As we proceed along this spectrum (from public to civic), there is increasing value for non-participants. Additionally, there is need for progressively stronger interaction amongst the individuals in the group. At each step, there is a tension between maximizing individual freedom or maximizing social value. There’s no one solution to this tension; just “different optimizations that create different kinds of value.”

A natural question to ask at this point is what role governance plays in this world of social production. Successful governance requires defending against external threats to stability (which is generally easy to motivate), and more pernicious internal threats (e.g., arguments, inertia, distraction). He sees two possible outcomes:

  1. The Invisible University: Social production that generates public and civic value pursues this path (e.g., Ushahidi and Pink Chaddi). In this model, people have commitment to working outside existing market and managerial structures, they actively create opportunities for sharing, and they govern themselves using a balance of culture and a set of constraints on behavior.
  2. The Invisible High School: Efforts that produce personal and communal value can pursue a simpler approach without governance. This is the dominant (and stable) approach with most of the social sharing efforts at large today.

In a nutshell, then, cognitive surplus can yield different kinds of value, depending on the nature of the groups involved, their goals, and their degree of cohesion. It’s not all socially tranformative projects like Ushahidi, but neither is it just people uploading silly pictures of their cats. As with everything, there’s good, bad, and everything in between. Some of it may be seen as a waste of time and effort, but that’s part and parcel to giving everyone the freedom to create and share things with the world.

Chapter 7: Looking for the Mouse

We are all living through the disorientation that comes from including two billion participants in a media landscape previously operated by a small group of professionals. (p. 186)

Shirky is pretty clear about the uncertainty around where all of this is going. It remains to be seen what benefit will emerge from our ability to treat the world’s cognitive surplus as a shared and cumulative resource. We’ll probably get lots more lolcats, but how much public and civic good will come of it? As with the printing press, it will take a lot of time before the ramifications of all we’re doing and exploring will become clear (see The Information Age and the Printing Press – Looking backward to see ahead for a deeper analysis of this topic).

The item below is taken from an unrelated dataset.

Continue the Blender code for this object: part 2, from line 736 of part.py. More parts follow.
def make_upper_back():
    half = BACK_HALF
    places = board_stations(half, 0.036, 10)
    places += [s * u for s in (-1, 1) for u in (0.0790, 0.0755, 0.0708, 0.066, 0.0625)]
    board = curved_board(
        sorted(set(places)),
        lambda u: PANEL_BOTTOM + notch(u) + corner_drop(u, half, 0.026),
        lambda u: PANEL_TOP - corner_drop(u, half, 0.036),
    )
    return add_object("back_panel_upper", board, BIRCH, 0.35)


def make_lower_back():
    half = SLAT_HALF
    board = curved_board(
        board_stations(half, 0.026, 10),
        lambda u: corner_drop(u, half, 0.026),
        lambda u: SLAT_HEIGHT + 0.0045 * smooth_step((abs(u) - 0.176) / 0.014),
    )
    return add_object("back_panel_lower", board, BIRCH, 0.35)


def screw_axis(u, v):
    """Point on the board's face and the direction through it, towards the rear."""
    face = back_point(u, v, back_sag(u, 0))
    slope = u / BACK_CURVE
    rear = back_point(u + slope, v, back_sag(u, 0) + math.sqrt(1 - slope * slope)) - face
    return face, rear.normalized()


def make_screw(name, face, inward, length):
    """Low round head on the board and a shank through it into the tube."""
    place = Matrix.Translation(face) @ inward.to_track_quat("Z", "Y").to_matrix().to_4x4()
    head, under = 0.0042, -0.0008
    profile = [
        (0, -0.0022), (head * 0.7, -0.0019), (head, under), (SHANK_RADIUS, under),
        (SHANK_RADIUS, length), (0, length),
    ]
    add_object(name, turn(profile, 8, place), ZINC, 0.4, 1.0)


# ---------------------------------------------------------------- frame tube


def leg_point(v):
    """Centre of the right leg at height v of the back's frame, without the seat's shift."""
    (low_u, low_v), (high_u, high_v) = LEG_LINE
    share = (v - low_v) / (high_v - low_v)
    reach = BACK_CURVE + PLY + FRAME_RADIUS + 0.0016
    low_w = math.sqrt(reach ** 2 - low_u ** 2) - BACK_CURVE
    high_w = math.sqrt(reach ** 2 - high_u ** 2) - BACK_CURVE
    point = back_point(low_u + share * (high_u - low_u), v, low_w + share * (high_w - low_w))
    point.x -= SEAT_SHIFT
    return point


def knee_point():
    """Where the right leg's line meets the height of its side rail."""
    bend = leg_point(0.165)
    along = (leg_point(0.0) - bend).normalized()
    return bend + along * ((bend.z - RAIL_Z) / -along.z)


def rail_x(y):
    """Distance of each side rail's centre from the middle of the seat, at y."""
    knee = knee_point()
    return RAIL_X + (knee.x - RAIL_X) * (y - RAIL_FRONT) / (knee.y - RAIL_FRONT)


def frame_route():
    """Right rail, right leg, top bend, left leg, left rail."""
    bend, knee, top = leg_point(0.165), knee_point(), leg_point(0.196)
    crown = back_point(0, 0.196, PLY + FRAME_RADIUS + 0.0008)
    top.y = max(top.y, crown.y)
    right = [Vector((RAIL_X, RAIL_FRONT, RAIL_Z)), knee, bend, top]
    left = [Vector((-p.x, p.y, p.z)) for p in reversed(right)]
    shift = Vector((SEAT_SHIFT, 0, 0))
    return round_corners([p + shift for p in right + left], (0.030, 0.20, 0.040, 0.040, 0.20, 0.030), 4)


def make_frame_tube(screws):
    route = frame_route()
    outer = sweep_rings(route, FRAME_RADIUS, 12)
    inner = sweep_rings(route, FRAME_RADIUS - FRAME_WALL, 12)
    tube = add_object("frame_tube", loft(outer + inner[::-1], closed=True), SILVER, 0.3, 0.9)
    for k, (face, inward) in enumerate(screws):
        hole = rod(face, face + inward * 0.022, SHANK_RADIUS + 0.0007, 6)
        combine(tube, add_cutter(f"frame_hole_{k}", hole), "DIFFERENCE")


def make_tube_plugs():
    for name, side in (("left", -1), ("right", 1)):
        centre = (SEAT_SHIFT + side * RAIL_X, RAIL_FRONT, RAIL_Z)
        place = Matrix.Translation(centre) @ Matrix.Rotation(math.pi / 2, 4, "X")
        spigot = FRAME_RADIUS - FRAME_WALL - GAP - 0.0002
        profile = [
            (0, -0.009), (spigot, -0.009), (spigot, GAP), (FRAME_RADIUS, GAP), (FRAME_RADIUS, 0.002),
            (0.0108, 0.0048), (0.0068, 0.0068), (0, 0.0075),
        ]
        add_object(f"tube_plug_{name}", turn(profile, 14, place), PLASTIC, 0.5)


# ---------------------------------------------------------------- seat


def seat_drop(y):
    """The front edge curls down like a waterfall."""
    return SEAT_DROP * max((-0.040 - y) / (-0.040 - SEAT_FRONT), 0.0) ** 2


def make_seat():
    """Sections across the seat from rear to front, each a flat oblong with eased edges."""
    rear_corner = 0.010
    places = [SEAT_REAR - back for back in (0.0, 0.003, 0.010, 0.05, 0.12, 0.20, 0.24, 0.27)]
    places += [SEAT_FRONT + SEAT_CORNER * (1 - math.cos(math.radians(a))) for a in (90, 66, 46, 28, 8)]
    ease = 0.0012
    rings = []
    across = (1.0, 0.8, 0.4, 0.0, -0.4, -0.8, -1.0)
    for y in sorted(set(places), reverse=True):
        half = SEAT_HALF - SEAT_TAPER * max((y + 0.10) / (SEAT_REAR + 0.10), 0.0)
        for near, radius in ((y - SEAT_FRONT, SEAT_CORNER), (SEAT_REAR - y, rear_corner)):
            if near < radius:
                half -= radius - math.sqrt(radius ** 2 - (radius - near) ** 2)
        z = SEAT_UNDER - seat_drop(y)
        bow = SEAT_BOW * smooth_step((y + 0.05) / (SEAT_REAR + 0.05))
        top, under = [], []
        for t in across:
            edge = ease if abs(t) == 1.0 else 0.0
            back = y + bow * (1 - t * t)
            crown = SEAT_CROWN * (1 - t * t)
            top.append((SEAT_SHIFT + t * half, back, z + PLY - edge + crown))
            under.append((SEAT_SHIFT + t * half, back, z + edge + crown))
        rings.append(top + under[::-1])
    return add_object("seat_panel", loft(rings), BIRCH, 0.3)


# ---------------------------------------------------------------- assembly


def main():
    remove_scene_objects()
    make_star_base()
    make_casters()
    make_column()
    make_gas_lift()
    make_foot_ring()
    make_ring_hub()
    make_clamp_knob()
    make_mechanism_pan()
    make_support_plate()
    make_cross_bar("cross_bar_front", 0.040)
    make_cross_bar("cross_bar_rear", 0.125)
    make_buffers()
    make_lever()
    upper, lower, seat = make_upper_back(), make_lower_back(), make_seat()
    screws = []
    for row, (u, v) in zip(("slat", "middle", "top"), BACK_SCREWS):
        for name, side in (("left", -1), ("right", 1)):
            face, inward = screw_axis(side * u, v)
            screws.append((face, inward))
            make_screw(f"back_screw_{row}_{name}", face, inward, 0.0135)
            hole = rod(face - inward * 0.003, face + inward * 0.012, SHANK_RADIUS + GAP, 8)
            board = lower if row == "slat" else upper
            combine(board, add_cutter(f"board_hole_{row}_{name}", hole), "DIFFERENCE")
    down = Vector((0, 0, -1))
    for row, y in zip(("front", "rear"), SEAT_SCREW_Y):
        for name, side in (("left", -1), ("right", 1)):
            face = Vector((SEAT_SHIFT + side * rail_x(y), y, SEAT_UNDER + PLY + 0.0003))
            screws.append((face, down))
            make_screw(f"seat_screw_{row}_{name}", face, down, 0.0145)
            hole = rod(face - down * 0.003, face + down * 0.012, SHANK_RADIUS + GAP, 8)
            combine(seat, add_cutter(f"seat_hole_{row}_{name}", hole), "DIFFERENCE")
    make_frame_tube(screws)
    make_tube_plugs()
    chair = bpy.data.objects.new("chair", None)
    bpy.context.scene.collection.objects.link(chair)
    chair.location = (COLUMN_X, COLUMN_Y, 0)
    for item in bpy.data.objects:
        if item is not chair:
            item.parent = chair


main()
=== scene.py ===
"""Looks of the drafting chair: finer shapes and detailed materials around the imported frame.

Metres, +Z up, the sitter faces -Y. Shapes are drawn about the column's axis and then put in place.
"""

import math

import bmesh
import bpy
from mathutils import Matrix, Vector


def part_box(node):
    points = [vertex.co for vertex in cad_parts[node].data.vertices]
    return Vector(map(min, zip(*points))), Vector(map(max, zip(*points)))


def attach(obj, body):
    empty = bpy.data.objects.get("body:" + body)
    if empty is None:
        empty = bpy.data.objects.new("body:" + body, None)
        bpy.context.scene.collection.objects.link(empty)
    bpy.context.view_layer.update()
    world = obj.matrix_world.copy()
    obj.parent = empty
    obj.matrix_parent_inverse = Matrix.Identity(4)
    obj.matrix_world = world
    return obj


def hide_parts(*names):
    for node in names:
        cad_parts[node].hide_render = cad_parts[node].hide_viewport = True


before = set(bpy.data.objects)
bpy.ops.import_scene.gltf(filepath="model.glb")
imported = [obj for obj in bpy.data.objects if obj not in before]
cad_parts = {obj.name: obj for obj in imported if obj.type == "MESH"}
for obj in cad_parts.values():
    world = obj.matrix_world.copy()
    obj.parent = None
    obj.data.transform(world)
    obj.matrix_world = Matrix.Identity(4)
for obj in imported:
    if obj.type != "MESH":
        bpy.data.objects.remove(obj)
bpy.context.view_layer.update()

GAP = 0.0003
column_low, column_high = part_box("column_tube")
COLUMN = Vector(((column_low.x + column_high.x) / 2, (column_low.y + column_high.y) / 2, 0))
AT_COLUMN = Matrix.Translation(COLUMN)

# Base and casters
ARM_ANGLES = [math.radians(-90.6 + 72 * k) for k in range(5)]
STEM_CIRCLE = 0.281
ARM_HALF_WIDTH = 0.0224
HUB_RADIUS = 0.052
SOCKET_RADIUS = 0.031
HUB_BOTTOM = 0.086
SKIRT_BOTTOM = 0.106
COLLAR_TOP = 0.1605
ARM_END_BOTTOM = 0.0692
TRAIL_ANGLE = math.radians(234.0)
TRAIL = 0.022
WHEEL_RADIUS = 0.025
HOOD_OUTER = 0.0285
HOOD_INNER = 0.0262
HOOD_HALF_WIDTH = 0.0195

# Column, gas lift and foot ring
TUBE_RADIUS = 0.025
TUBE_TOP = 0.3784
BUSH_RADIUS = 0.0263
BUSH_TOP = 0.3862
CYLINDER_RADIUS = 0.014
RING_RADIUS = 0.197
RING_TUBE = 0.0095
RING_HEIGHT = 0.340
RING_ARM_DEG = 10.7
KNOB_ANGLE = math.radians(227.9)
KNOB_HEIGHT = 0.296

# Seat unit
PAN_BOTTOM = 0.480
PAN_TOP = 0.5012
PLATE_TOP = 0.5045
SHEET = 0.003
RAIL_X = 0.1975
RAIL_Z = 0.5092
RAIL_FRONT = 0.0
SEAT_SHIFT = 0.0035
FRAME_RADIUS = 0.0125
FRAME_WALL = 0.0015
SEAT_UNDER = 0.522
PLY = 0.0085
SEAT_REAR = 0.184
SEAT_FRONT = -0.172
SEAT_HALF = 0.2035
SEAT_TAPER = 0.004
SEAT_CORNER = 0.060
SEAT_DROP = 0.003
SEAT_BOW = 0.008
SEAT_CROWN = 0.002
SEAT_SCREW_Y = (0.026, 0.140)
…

So what are the best ways for us to harness this cognitive surplus? If you want to create an awesome social product or service that taps into this potential, where do you start? Shirky doesn’t have a prescription, but presents a few principles on which people might base their efforts:

  1. In the beginning: Start small, focus on what’s going to make people engage, provide clear opportunity to do so, and use “social” as your default
  2. Growth: Shirky points out that social systems have two modes – dynamic and dead. With this in mind, it’s important to manage growth dynamics properly. Keep the bar to participation low, manage through the 100-user transition point, allow for varying levels of participation, and provide a supportive culture.
  3. Adapt to change: Learn from your users, don’t worry about defending against hard problems (just fail and learn), minimize governance until it’s needed, and try anything and everything.

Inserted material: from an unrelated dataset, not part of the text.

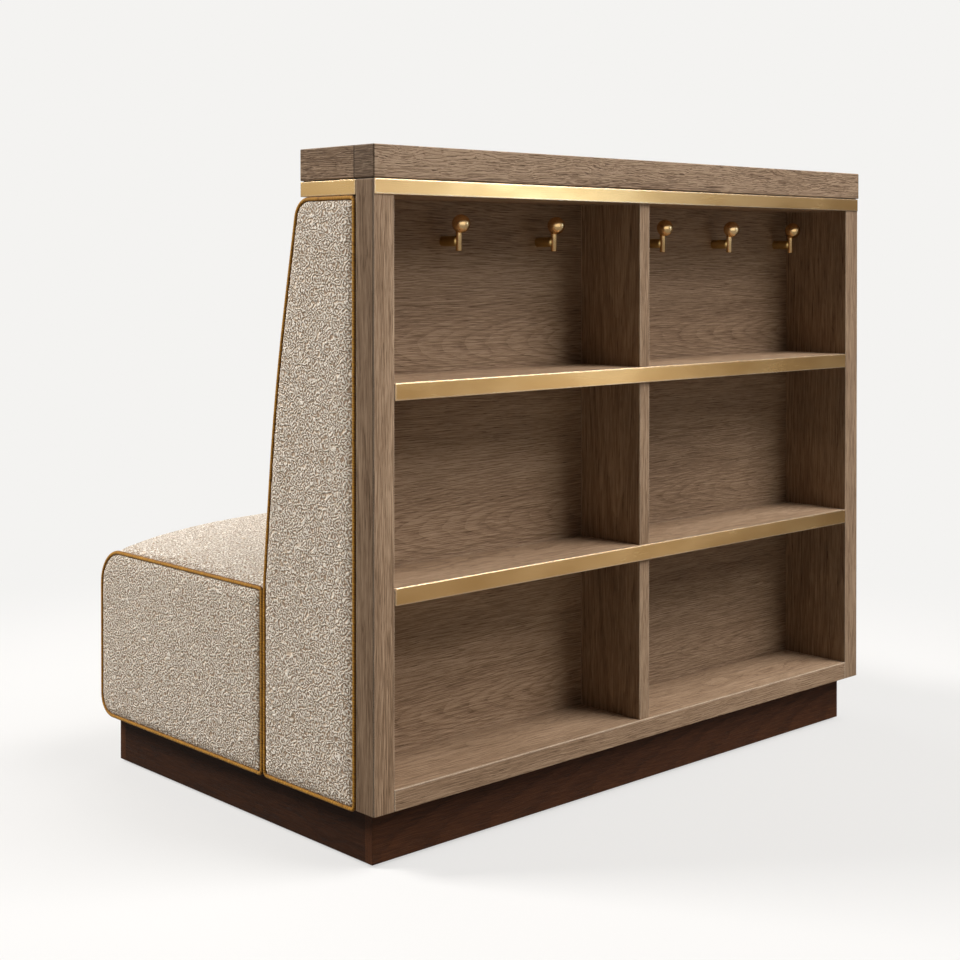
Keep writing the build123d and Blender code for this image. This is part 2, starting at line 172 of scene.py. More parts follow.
# Plain parts
# Painted shadow: black of the cap packing, a dark sheet in the gap under the cap.
gap_shadow_colour = (0.02, 0.017, 0.015)
foot_colour = (0.02, 0.02, 0.02)

# Studio
backdrop_colour = linear(244, 243, 241)
bounce_colour = (0.24, 0.213, 0.178)
paper_colour = [value * 0.7 for value in backdrop_colour]
dim_colour = (1.0, 0.9, 0.75)
dim_level = 0.02
shine_level = 0.64
sky_level = 1.0
sky_edges = (0.35, 0.75)
floor_shine = 0.38
floor_half = 40.0
shadow_reach = (0.9, 2.2)
shadow_share = 0.35
flag_level = 0.16
flag_edge = 0.93
flag_heading = math.radians(64.0)
flag_direction = (-math.sin(flag_heading), math.cos(flag_heading), 0.0)
bench_middle = (0.0, 0.3, 0.6)
daylight = (1.0, 0.985, 0.985)


class Shader:
    """Nodes of one material, made and linked by short calls."""

    def __init__(self, name):
        self.material = bpy.data.materials.new(name)
        self.material.use_nodes = True
        self.tree = self.material.node_tree
        self.tree.nodes.clear()
        self.output = self.tree.nodes.new("ShaderNodeOutputMaterial")
        place = self.tree.nodes.new("ShaderNodeTexCoord")
        self.place = place.outputs["Object"]
        self.facing = place.outputs["Normal"]

    def node(self, kind, **settings):
        made = self.tree.nodes.new("ShaderNode" + kind)
        for key, value in settings.items():
            setattr(made, key, value)
        return made

    def put(self, socket, value):
        if isinstance(value, bpy.types.NodeSocket):
            self.tree.links.new(value, socket)
        else:
            socket.default_value = value

    def maths(self, operation, *values):
        made = self.node("Math", operation=operation)
        for socket, value in zip(made.inputs, values):
            self.put(socket, value)
        return made.outputs[0]

    def plus(self, first, second):
        return self.maths("ADD", first, second)

    def minus(self, first, second):
        return self.maths("SUBTRACT", first, second)

    def times(self, first, second):
        return self.maths("MULTIPLY", first, second)

    def times_plus(self, first, second, third):
        return self.maths("MULTIPLY_ADD", first, second, third)

    def size(self, value):
        return self.maths("ABSOLUTE", value)

    def most(self, first, second):
        return self.maths("MAXIMUM", first, second)

    def above(self, value, level):
        return self.maths("GREATER_THAN", value, level)

    def vector(self, operation, first, second):
        made = self.node("VectorMath", operation=operation)
        self.put(made.inputs[0], first)
        self.put(made.inputs[1], second)
        return made.outputs[0]

    def drawn_out(self, vector, share):
        """Point for a texture that runs long along the last of its three ways."""
        return self.vector("MULTIPLY", vector, (1.0, 1.0, share))

    def split(self, vector):
        made = self.node("SeparateXYZ")
        self.put(made.inputs[0], vector)
        return made.outputs[:3]

    def join(self, x, y, z):
        made = self.node("CombineXYZ")
        for socket, value in zip(made.inputs, (x, y, z)):
            self.put(socket, value)
        return made.outputs[0]

    def between(self, factor, first, second):
        """first where factor is 0, second where it is 1."""
        made = self.node("Mix", data_type="FLOAT")
        for socket, value in zip(made.inputs[:1] + made.inputs[2:4], (factor, first, second)):
            self.put(socket, value)
        return made.outputs[0]

    def noise(self, vector, scale, detail, roughness, result="Fac"):
        made = self.node("TexNoise")
        self.put(made.inputs["Vector"], vector)
        self.put(made.inputs["Scale"], scale)
        self.put(made.inputs["Detail"], detail)
        self.put(made.inputs["Roughness"], roughness)
        return made.outputs[result]

    def remap(self, value, low, high, to_low=0.0, to_high=1.0, smooth=True):
        made = self.node("MapRange", interpolation_type="SMOOTHSTEP" if smooth else "LINEAR")
        for socket, number in zip(made.inputs, (value, low, high, to_low, to_high)):
            self.put(socket, number)
        return made.outputs[0]

    def ramp(self, factor, stops):
        made = self.node("ValToRGB")
        self.put(made.inputs[0], factor)
        elements = made.color_ramp.elements
        while len(elements) < len(stops):
            elements.new(0.5)
        for element, (place, colour) in zip(elements, stops):
            element.position = place
            element.color = (*colour, 1.0)
        return made.outputs["Color"]

    def mix(self, factor, first, second):
        made = self.node("Mix", data_type="RGBA")
        self.put(made.inputs["Factor"], factor)
        for socket, value in ((made.inputs[6], first), (made.inputs[7], second)):
            self.put(socket, value if isinstance(value, bpy.types.NodeSocket) else (*value, 1.0))
        return made.outputs[2]

    def eased_edges(self, radius):
        made = self.node("Bevel", samples=4)
        made.inputs["Radius"].default_value = radius
        return made.outputs[0]

    def edge_highlight_mask(self, lowest=-1.0):
        """1 on the edges of a board that lies along the axes, 0 on its faces and on edges that face lower:
        where painted edge highlights go.
        """
        facing = self.split(self.eased_edges(edge_highlight_radius))
        x, y, z = [self.size(part) for part in facing]
        level = self.most(self.most(x, y), z)
        share = self.remap(level, 0.84, 0.985, 1.0, 0.0)
        return self.times(share, self.above(facing[2], lowest))

    def bump(self, height, strength, distance, normal=None):
        made = self.node("Bump")
        self.put(made.inputs["Height"], height)
        self.put(made.inputs["Strength"], strength)
        self.put(made.inputs["Distance"], distance)
        if normal is not None:
            self.put(made.inputs["Normal"], normal)
        return made.outputs["Normal"]

    def surface(self, **values):
        made = self.node("BsdfPrincipled")
        for key, value in values.items():
            self.put(made.inputs[key.replace("_", " ")], value)
        self.tree.links.new(made.outputs[0], self.output.inputs["Surface"])
        return self.material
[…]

Those deeply committed to old solutions cannot see how society would benefit [from a new approach]. (p. 210)

In his closing thoughts, Shirky looks at a few ways we might go about trying to integrate these new technologies and behaviors into our lives (i.e., to cope with the disruption that’s happening around us):

  1. As Much Chaos As We Can Stand: “Let any would-be revolutionary try anything they want with new technologies, without regard for existing cultural or social norms or potential damage to current social institutions.”
  2. Traditionalist Approval: Put the fate of new technologies in the hands of people responsible for the current way of doing things, and let them decide what’s right.
  3. Negotiated Transition: Let radicals propose new uses of technology, and then facilitate a discussion with the traditionalists to find an approach on which everyone can agree, where new and old can coexist peacefully.

During periods of technological stability, there is a strong bias in favor of existing systems, but this becomes a liability during revolution. For this reason, and because traditionalists would likely kill lots of positive innovation, Shirky discards the Traditionalist approval approach. Negotiated transition would be a different kind of disaster, because the radicals and traditionalists have systematic biases that cloud their vision, thus preventing them from ever agreeing.

Shirky votes that we go with As Much Chaos As We Can Stand. Because radicals have an inability to predict what will happen with what they create, and because “social diffusion” (i.e., the spread of ideas and tools) can act as a braking function, most of what the radicals try will fail, and only the good stuff will survive.

Summary

The world’s people, and the connections among us, provide the raw material for cognitive surplus. The technology will continue to improve, and the population will continue to grow, but change in the direction of more participation has already happened. What matters most now is our imaginations. The opportunity before us, individually and collectively, is enormous; what we do with it will be determined largely by how well we are able to imagine and reward public creativity, participation, and sharing. (p. 212)

While some might call Shirky’s view overly optimistic, I tend to share his optimism. We live in exciting times, and the new technologies at our fingertips enable things previously unimaginable in human history. It won’t all be wine and roses — great technological disruptions always bring benefits both good and bad. Evil people will always find ways to use new technologies to exploit, subjugate and control others, trying to maintain their power in the world. Hopefully we can use those same technologies to stop them more effectively, while still allowing for innovation and exploration and all the positive societal good that can come from it.

We can’t predict where things are going, but we are all part of this new connected age, with this cognitive surplus at our fingertips. I hope we can follow Mr. Shirky’s advise and reward public creativity, participation and sharing for the benefit of all.